The foundation of today’s masonry rules seems to have its origins from 1717 – in London – and the constitution rules were published by a Scotsman, James Anderson, in 1723. One of the (two?) still existing copies of this document was shown during our visit.
Freemasons have played significant roles in society during especially the 18th, 19th and beginning of the 20th centuries, basically in favour of the Revolutions, in the separation of Church and State, against fascism...
There have been and are today different tendencies of freemasonry, of more traditional obedience (ancients or “antients”) or referring to a more “modern” version. There is a certain separation between the Anglo-Saxon / American lodges and the European ones (often referred to as “orients”).
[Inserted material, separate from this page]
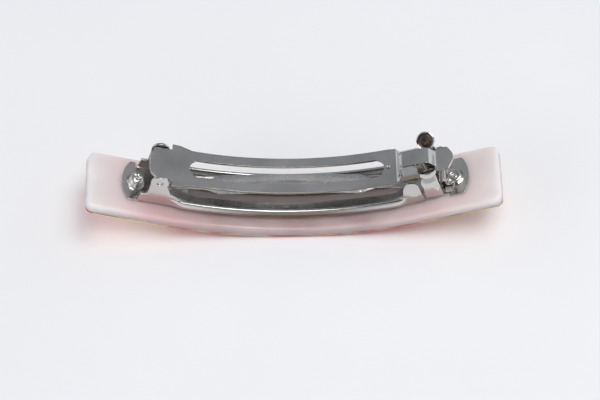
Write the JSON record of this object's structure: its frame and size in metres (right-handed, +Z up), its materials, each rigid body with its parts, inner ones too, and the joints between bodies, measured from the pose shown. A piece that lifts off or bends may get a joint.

Some are more neutral, like the one I visited, “Grand Loge de France”.
Today most lodges pretend to be in favour of free thinking, are not religious or clearly political, just open to free discussion and personal development, interpreting their mason symbols....
There seem totally to be some 5 million adherents in the world, whereof some 2 millions in the US and some 150 thousand in France, the biggest one, “Grand Orient de France” having some 47 thousand, the “Grand Loge de France” some 28 thousand.
I found a list of famous freemasons, which include most US presidents, until Gerald Ford and also an impressive list of personalities like: Christopher Wren, Bartholdi (Statue of Liberty), Eiffel, Chagall, Mucha, Citroën, J-H Dunant (Red Cross), Churchill, Conan Doyle, Goethe, Kipling, Walter Scott, Jonathan Swift, Oscar Wilde, PG Woodhouse, Nelson, Wellington, Alexander Fleming (penicillin), Bach, Beethoven, Haydn, Liszt, Mozart, Schiller, Darwin, Allende, Bolivar, Garibaldi, King George VI, Napoleon, Franklin, La Fayette, Buffalo Bill (Cody), David Crocket, Henry Ford, Gilette, Hoover, DeMille, Al Johnson, Harpo Marx, John Wayne, Mark Twain, McArthur, Irving Berlin, Count Basie, Nat King Cole, Duke Ellington, Oscar Peterson, Fats Waller, Jack Dempsey, Arnold Palmer...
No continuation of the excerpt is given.